Recognition of Flooded Area in Radar Image using Texture Feature Analysis
Yang Xiaomei, Zhou Chenghu
State Key Laboratory of Resources & Environment information System (LREIS),
Institute of Geography, Chinese Academy of Science, Beijing, 100101, China
Radar image data find special application in the flood monitoring due to the properties of all-weather and day-and-nigh and capability of cloud-piercing. But the classification and object extraction of radar image are very difficult because its imaging mechanism is quite different from multispectral image. This letter present a comprehensive methodology, based on the texture analysis, for flooded area identification from the SAR images. The case study in poyang Lake floods in 1998 showed the effectiveness and efficiency of the developed method. The analysis result were timely provided to the central and local governments to help them to make decision for flood disaster reduction.
As a country governed by monsoon climate, China is subjected to repeated flood disaster. The history of flood control can trace back to about 3000 BC or early (Zhou 1993). Nowadays, more and more advanced technology, such as remote sensing, geographic information system, GPS, are combined with traditional measures for food prevention and disaster reduction. Flood monitoring and damage evaluation using remote sensing technique of satellite and airborne surveying has been listed as one of the national key projects since 1980 in China.
Remotely sensed data have been intensively used to monitor flooding and assess its damage in last decades. NOAA AVHRR data are successfully used to monitor the flood process by taking advantage of its high temporal resolution, and Landsat MSS and TM to estimate the land use type in inundated area by its high spatial resolution and multiple bands (Wilson 1997). However the visible and infrared remote sensors do not work effectively during the flood seasons due to the cloud weather. Microwave sensor has the property data for floods monitoring as more and more SAR satellites were successfully launched and operate well.
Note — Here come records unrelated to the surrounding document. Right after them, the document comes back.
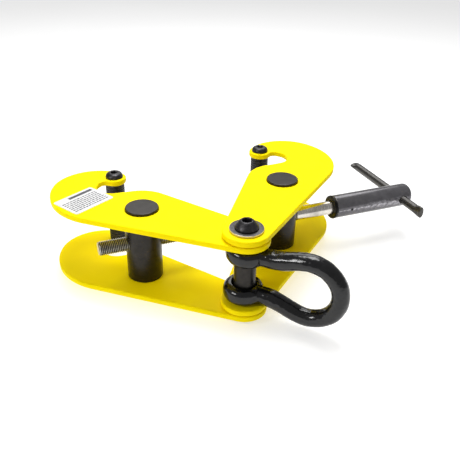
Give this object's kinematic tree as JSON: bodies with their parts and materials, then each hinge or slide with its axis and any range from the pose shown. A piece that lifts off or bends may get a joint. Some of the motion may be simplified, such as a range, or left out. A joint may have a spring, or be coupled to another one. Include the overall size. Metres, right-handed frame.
{
  "type": "beam clamp",
  "caption": "Adjustable beam clamp: two hooked plate jaws on one pivot, closed by a threaded spindle with a sliding T bar, with a bow shackle.",
  "frame": {"origin": "on the jaw pivot axis, at the flat underside of the pivot pin's head", "axes": "+Z along the pivot pin, from its head to its screw; +X along the spindle towards the T bar; +Y from the pivot to the jaws"},
  "size_m": [0.4548, 0.2977, 0.1184],
  "materials": {
    "yellow_paint": "semi-gloss bright yellow paint",
    "dark_steel": "satin dark machined steel",
    "bare_steel": "bright turned steel, oiled",
    "black_paint": "gloss black paint over forged steel",
    "black_oxide": "satin black oxide",
    "label_white": "satin white film"
  },
  "bodies": {
    "pivot": {"pivot_pin": "dark_steel", "pivot_washer": "black_oxide", "pivot_screw": "black_oxide"},
    "left_jaw": {"left_lower_plate": "yellow_paint", "left_upper_plate": "yellow_paint", "left_tip_rod": "black_oxide", "left_upper_tip_screw": "black_oxide", "left_lower_tip_screw": "black_oxide", "rating_label": "label_white"},
    "right_jaw": {"right_lower_plate": "yellow_paint", "right_upper_plate": "yellow_paint", "right_tip_rod": "black_oxide", "right_upper_tip_screw": "black_oxide", "right_lower_tip_screw": "black_oxide"},
    "left_block": {"left_trunnion": "dark_steel"},
    "right_block": {"right_trunnion": "dark_steel"},
    "ring": {"thrust_washer": "black_oxide"},
    "screw": {"spindle": "bare_steel", "handle_sleeve": "dark_steel", "handle_pin": "dark_steel"},
    "bar": {"tommy_bar": "dark_steel"},
    "shackle": {"shackle": "black_paint"}
  },
  "joints": [
    {"name": "left_jaw_swing", "type": "hinge", "parent": "pivot", "child": "left_jaw", "pos_m": [0, 0, 0], "axis": [0, 0, -1], "range_deg": [0, 23.3]},
    {"name": "right_jaw_swing", "type": "hinge", "parent": "pivot", "child": "right_jaw", "pos_m": [0, 0, 0], "axis": [0, 0, 1], "range_deg": [0, 23.3]},
    {"name": "left_trunnion_turn", "type": "hinge", "parent": "left_jaw", "child": "left_block", "pos_m": [-0.08623, 0.09378, 0.0543], "axis": [0, 0, 1], "range_deg": [0, 23.3]},
    {"name": "right_trunnion_turn", "type": "hinge", "parent": "right_jaw", "child": "right_block", "pos_m": [0.08623, 0.09378, 0.0543], "axis": [0, 0, -1], "range_deg": [0, 23.3]},
    {"name": "spindle_travel", "type": "slide", "parent": "left_block", "child": "ring", "axis": [-1, 0, 0], "range_m": [0, 0.0441]},
    {"name": "spindle_turn", "type": "hinge", "parent": "ring", "child": "screw", "pos_m": [0, 0.09378, 0.0543], "axis": [-1, 0, 0], "range_deg": [0, 7920]},
    {"name": "tommy_slide", "type": "slide", "parent": "screw", "child": "bar", "axis": [0, 1, 0], "range_m": [-0.0785, 0.0255]},
    {"name": "shackle_swing", "type": "hinge", "parent": "pivot", "child": "shackle", "pos_m": [0, 0, 0.053], "axis": [0, 0, -1], "range_deg": [0, 87]}
  ],
  "couplings": [
    {"joint": "left_jaw_swing", "follows": "spindle_turn", "ratio": 0.0029343},
    {"joint": "right_jaw_swing", "follows": "spindle_turn", "ratio": 0.0029343},
    {"joint": "left_trunnion_turn", "follows": "spindle_turn", "ratio": 0.0029343},
    {"joint": "right_trunnion_turn", "follows": "spindle_turn", "ratio": 0.0029343},
    {"joint": "spindle_travel", "follows": "spindle_turn", "m_per_rad": 0.00031831}
  ]
}
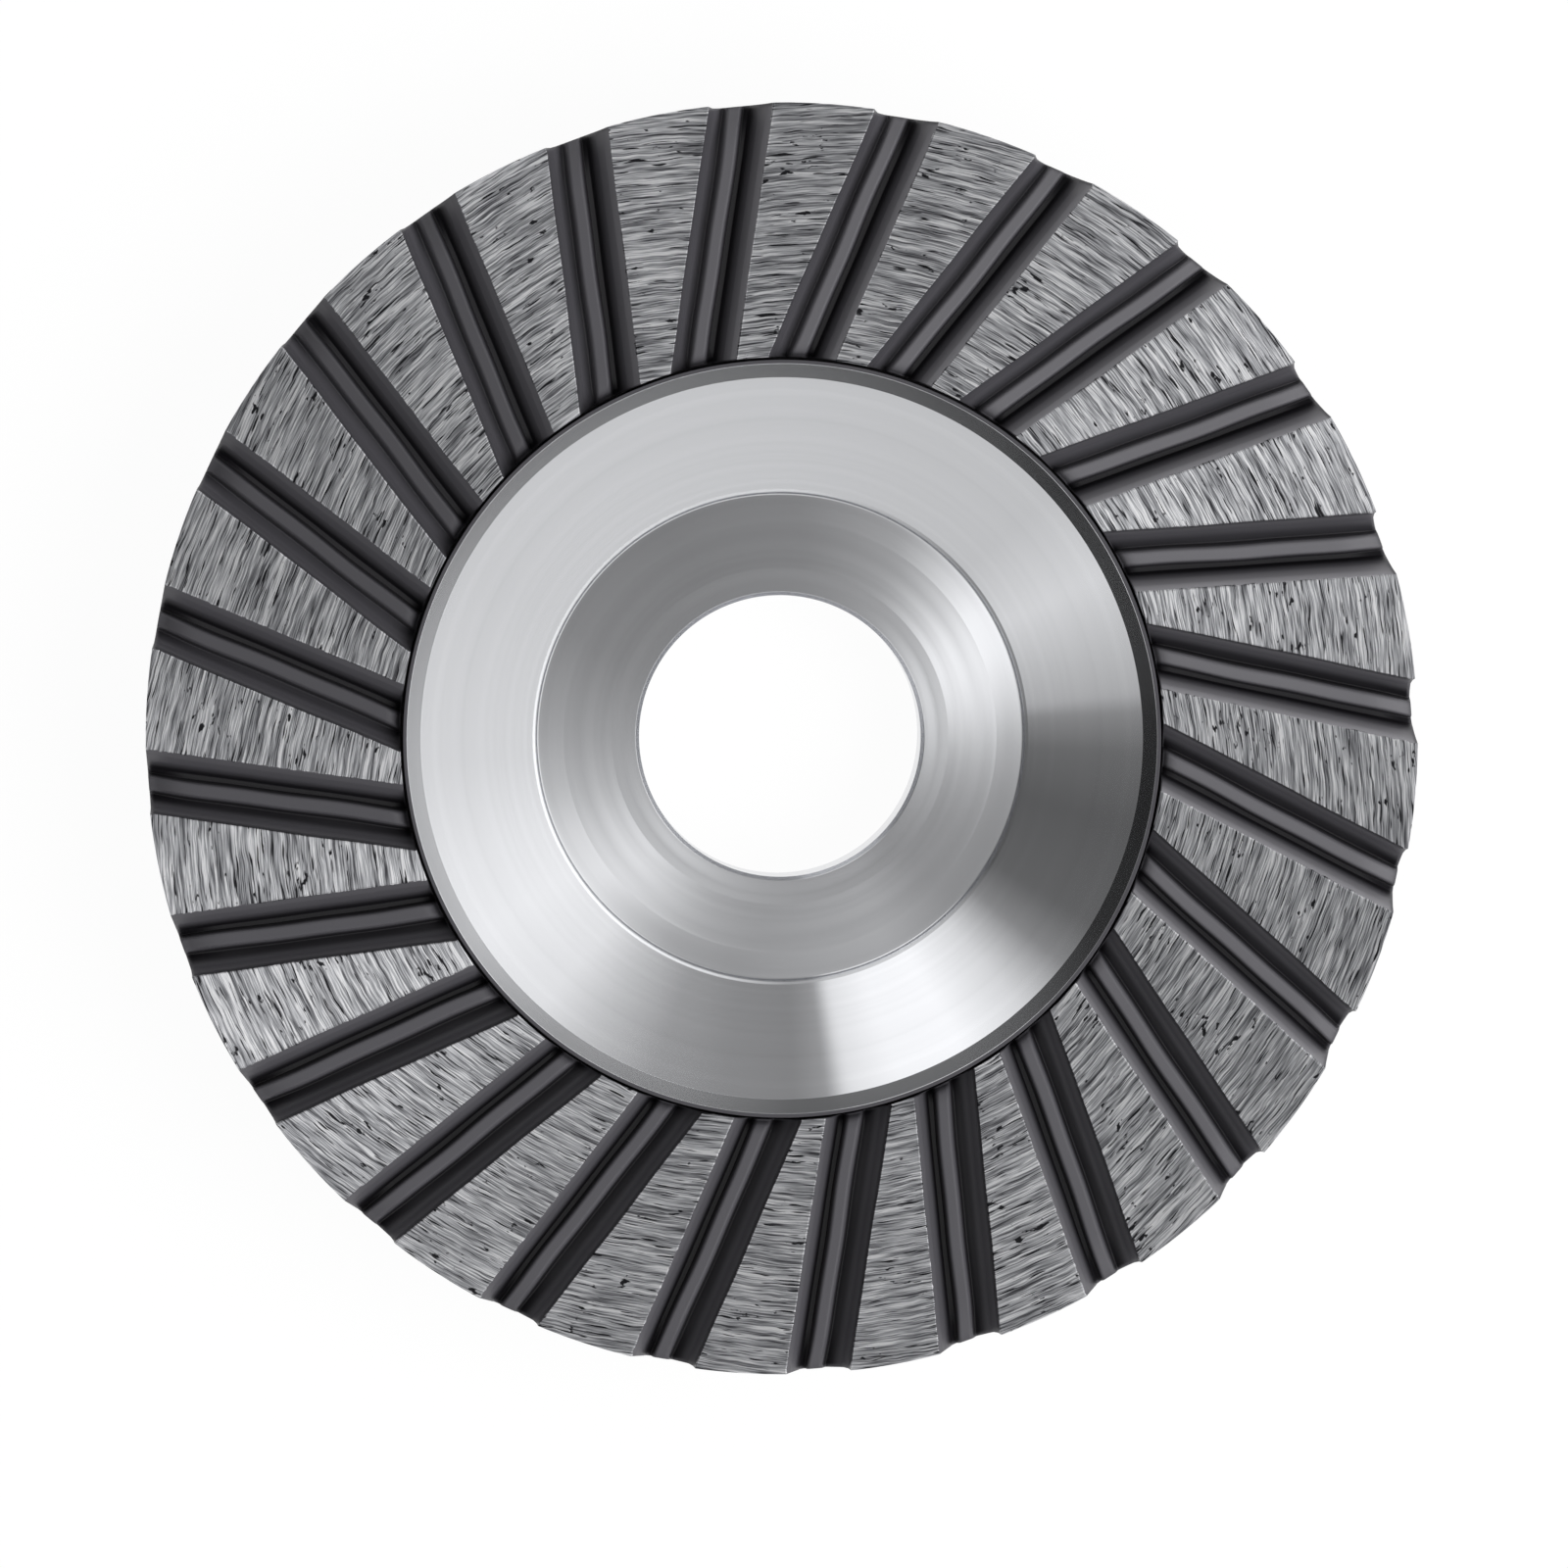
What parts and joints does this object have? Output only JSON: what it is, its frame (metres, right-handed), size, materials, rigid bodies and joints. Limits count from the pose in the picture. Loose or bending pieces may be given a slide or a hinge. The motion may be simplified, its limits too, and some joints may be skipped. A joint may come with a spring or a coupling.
{
  "type": "diamond cup wheel",
  "caption": "Steel cup wheel with a sintered abrasive rim, swept ribbed grooves, a recess for the lock nut and a plain arbor bore.",
  "frame": {"origin": "centre of the bore in the hub's clamping face, which is the wheel's lowest plane", "axes": "+Z along the wheel's axis, from the hub face out through the abrasive face; +X is to the right and +Y is up in the picture"},
  "size_m": [0.1, 0.1, 0.016],
  "materials": {
    "turned_steel": "turned bright steel on the hub, funnel and dish, dark enamel on the collar and the back",
    "sintered_matrix": "sintered metal and grit, dressed bare grey on the lands, dark enamel in the grooves"
  },
  "bodies": {
    "root": {"cup_body": "turned_steel", "abrasive_rim": "sintered_matrix"}
  },
  "joints": []
}
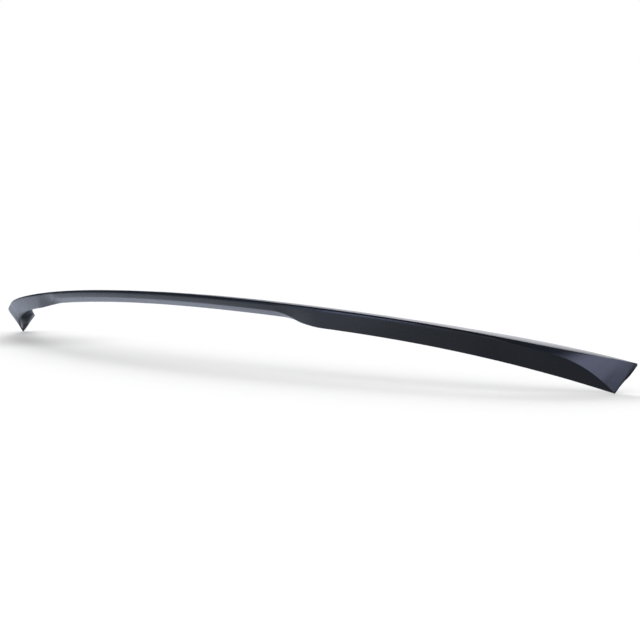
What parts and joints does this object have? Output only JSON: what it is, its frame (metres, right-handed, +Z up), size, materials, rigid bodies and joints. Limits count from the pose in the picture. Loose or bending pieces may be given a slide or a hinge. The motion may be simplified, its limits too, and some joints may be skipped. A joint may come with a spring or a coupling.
{
  "type": "boot lid lip spoiler",
  "caption": "Slim arched lip spoiler that is bonded along the trailing edge of a car boot lid, with a cut-back rear face in the middle, deep sides and sloped pointed ends.",
  "frame": {"origin": "middle of the flat bonded land on the underside, on the centre plane of the car", "axes": "+X across the car, the longest way; +Y forward, from the trailing edge to the front edge; +Z up"},
  "size_m": [1.1628, 0.1638, 0.0809],
  "materials": {
    "moulding": "satin black, unpainted or primed moulding"
  },
  "bodies": {
    "root": {"spoiler": "moulding"}
  },
  "joints": []
}
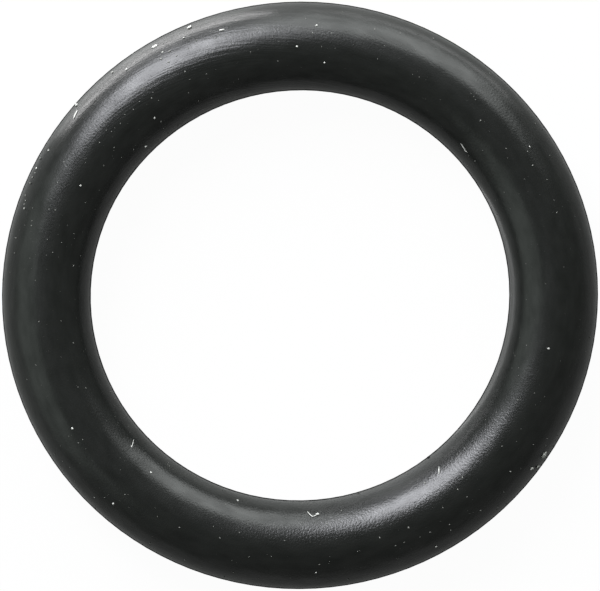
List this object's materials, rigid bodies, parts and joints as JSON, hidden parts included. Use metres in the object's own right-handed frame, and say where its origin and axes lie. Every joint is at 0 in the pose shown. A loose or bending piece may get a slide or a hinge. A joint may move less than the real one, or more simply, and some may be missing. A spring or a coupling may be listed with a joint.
{
  "type": "rubber o-ring",
  "caption": "Black rubber ring of round section that seals the gap between a shaft and its housing when squeezed in a groove.",
  "frame": {"origin": "centre of the ring, on its mid-plane", "axes": "+Z along the ring's axis; the ring lies flat, and X and Y are any two directions across it"},
  "size_m": [0.027, 0.027, 0.004],
  "materials": {
    "nitrile_rubber": "satin, moulded, lightly dusted"
  },
  "bodies": {
    "root": {"o_ring": "nitrile_rubber"}
  },
  "joints": []
}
This letter was devoted to the development of a method based on the texture feature for extracting flooded are from satellite SAR image. The analysis of the flood regime in Poyang Lake basin in the summer of 1998 was conducted and outputs have been used by China central and local governments in the emergency response to the flooding such as the organization of the victim evacuation in the inundated area.
2.1 Study site and data used
As the largest fresh water lake in China, Poyang lake Lake accepts the water from five rivers in its upper basin, and swallow and spit the water in Yangtz River, being a natural flood diversion for Yangtz River floods. This summer, the disastrous flooding happened in the whole Lake basin. The water level in the Lake was higher than the historic record. Identifying the scope of the inundation and evaluating the flood regime is urgent.
In response to this flooding, two image data sets covering Poyang Lake region were used. One is SAR image data obtained by ERS -2 satellite at 10:52 on July 7, 1998, the right time of flooding.
The other is 7-band landsat TM image, prior to the flooding, which reflects the normal situation of the Lake.
2.2 Radar image smoothing
The presence of speckle in SAR imagery reduces the ability to resolve fine details within the image. Excessive speckle can result in an uninterpretable image, so we have to trade resolution for speckle reduction by using a certain filter. Enhanced lee filter is selected to reduce the speckle effect by comparison of the filtered images from Lee filter, enhanced Lee filter frost filter, enhanced Frost filter, Kuan filter and Gramme Map filter, on the conditions that a good filter should maintain edges and texture in origin image and filtered image should be more contrast, compared to the original image.
In addition, larger kernel window is sutiable for homogeneity analysis. Different kernel window from 3*13 are also experimented, 11*11 kernel for uniformity and 5*5 kernel for statistic analysis are best selected for texture analysis of water bodies on ERS images.
2.3 Texture features
Radar imaging has its own specific characteristics that are quite different from optical and infrared remote sensing. Radar image depends heavily on the scatter of ground objects and its textures sharply vary with different objects. For example cultivated land and forest (sun and Wee 1982. Laws 1985, Arai 1991, Lee and Philpot 1991), ice discrimination (Barder et al. 1991, sun Y. et al. 199). The technology of automatic recognition of waters from radar image is the key to timely monitoring floods.
In a SAR image, a calm water surface always causes mirror reflection, no echo signal will be found, while wave on water surface may cause variations of tone in form of light alternating with shade. Tone also changes from low to high values from the let side to right side of the whole image because of the effect of imaging angle. We cannot select proper threshold value to segment water bodies, just based on the pixel gray levels.
The co-occurrence matrix, based on second-order statistics, is usually used to depict the spatial relationship among the pairs of gray values of pixels. And 14 texture features could be computed from he co-occurrence matrices (haralick 1979, Conners and Harlow 1980). By comprehensive analysis and comparison of the 14 texture feature, it is founded that uniformity of energy which is a measure of image homogeneity, variable which reflects a image heterogeneity, entropy which describes the image complexity, are more suitable to identifying the inundated area.
The larger the window, the more accurate the estimation of local information, however a large window implies more averaging over different texture properties. As a consequence, the segmentation windows have a lower accuracy in locating the boundaries. The means optimizing the window size will be necessary. In this study, 15*15 windows are used to derive the texture values for the water detection.